Can, 33 ans, assistante de recherche (photo de droite)

"Nous ne sommes pas opposés à la politique économique d'Erdoğan, mais nous ne sommes plus libres. Le Premier ministre divise le peuple entre ceux qui sont religieux d'un côté, et ceux qui ne le sont pas de l'autre. On ne peut plus acheter d'alcool après 22 heures, on nous dit combien nous devons avoir d'enfants, au moins trois... Le gouvernement interfère trop dans nos vies."
Volga, 24 ans, professeur de physique (photo de gauche)

"Je suis là pour notre avenir et pour que nous, les supporteurs d'Atatürk, soyons le plus grand nombre possible. En tant que laïc, l'attitude du Premier ministre me dérange. C'est un islamiste. Et contrairement à ce qu'il dit, les gens réunis à Taksim ne sont pas des terroristes."
Nevru, 25 ans, styliste (photo de droite)

"Contrairement à ce que souhaite le Premier ministre, nous ne nous diviserons pas. Il ne parviendra pas à nous faire haïr les uns les autres. Que l'on soit alévi, sunnite, kurde, nous sommes tous humains, et nous sommes unis contre le fascisme. C'est pour ça que nous sommes là."

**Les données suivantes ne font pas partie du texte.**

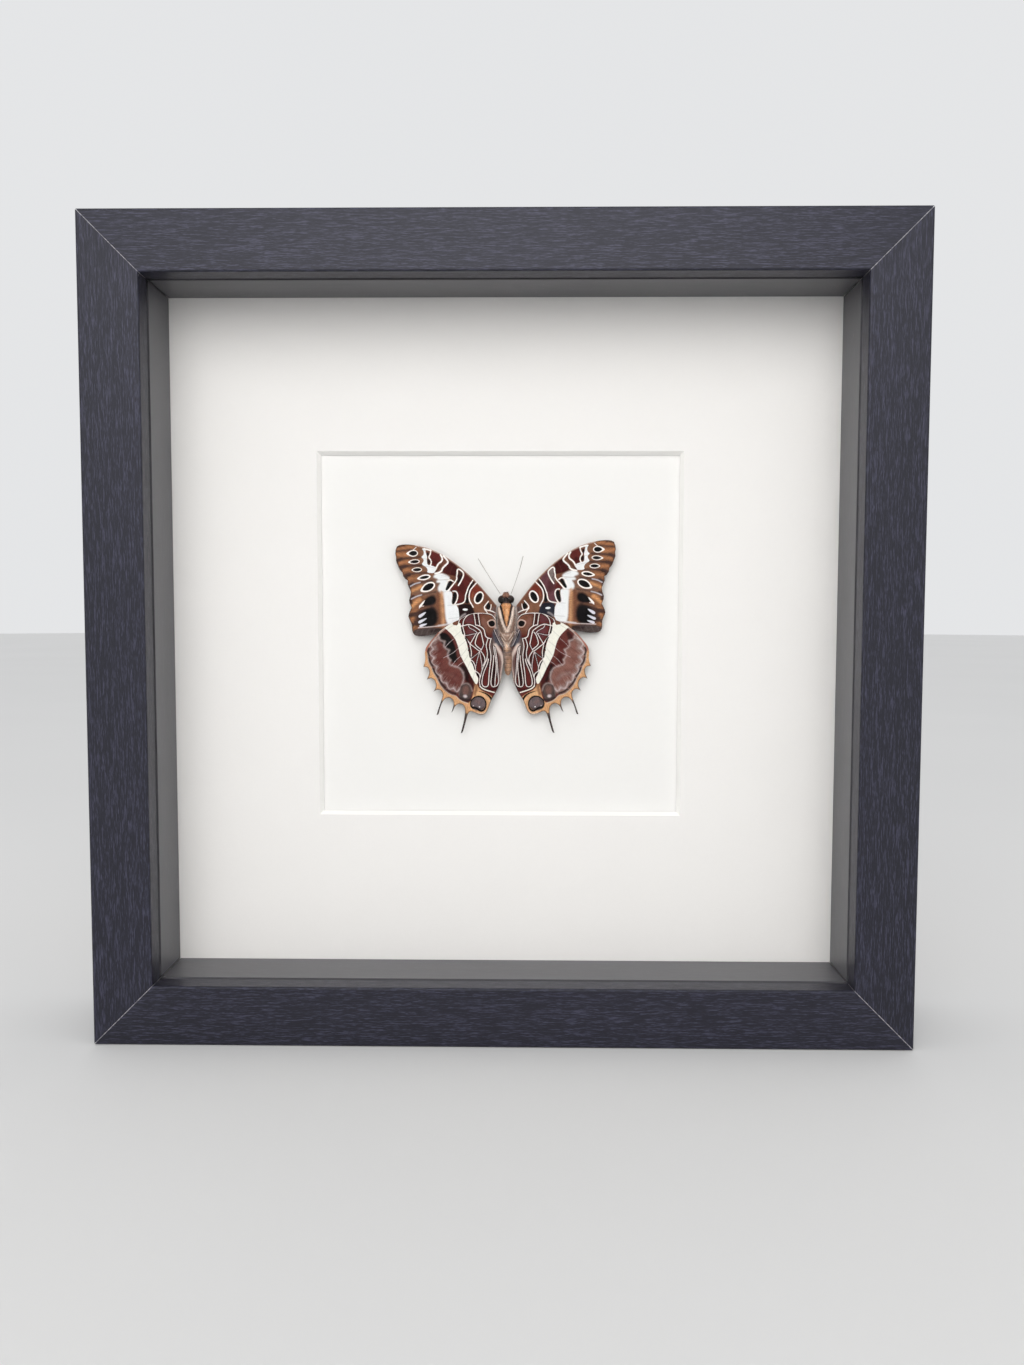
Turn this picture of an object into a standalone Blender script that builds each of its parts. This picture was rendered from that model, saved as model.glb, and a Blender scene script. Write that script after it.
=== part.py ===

Ezel, 27 ans (photo de gauche)

"Ce parc est très important pour nous. Il est là depuis des générations et il y a de grosses manifestations qui s'y sont déroulées, notamment en 1997. On ne veut pas que le gouvernement en fasse un centre commercial. Nous sommes donc ici pour lui montrer que nous ne le laisserons pas faire."



Erbi, 23 ans, étudiant en informatique (photo de droite)
"En Turquie, les médias sont très liés au pouvoir. Aujourd'hui, ils écrivent que nous avons tort, et que nous sommes contrôlés par le CHP, mais c'est faux. Nous devons montrer que nous sommes tous ensemble, sans étiquette politique, et que nous avons raison de nous opposer à la destruction du parc."




Özhan, 33 ans, chercheur (photo de gauche)
"Erdoğan méprise les contestataires. Il se comporte comme un dictateur. Il interdit l'alcool et empêche les manifestants de se rassembler. Il divise la Turquie en deux parties : ceux qui sont avec lui, et ceux qui sont contre lui."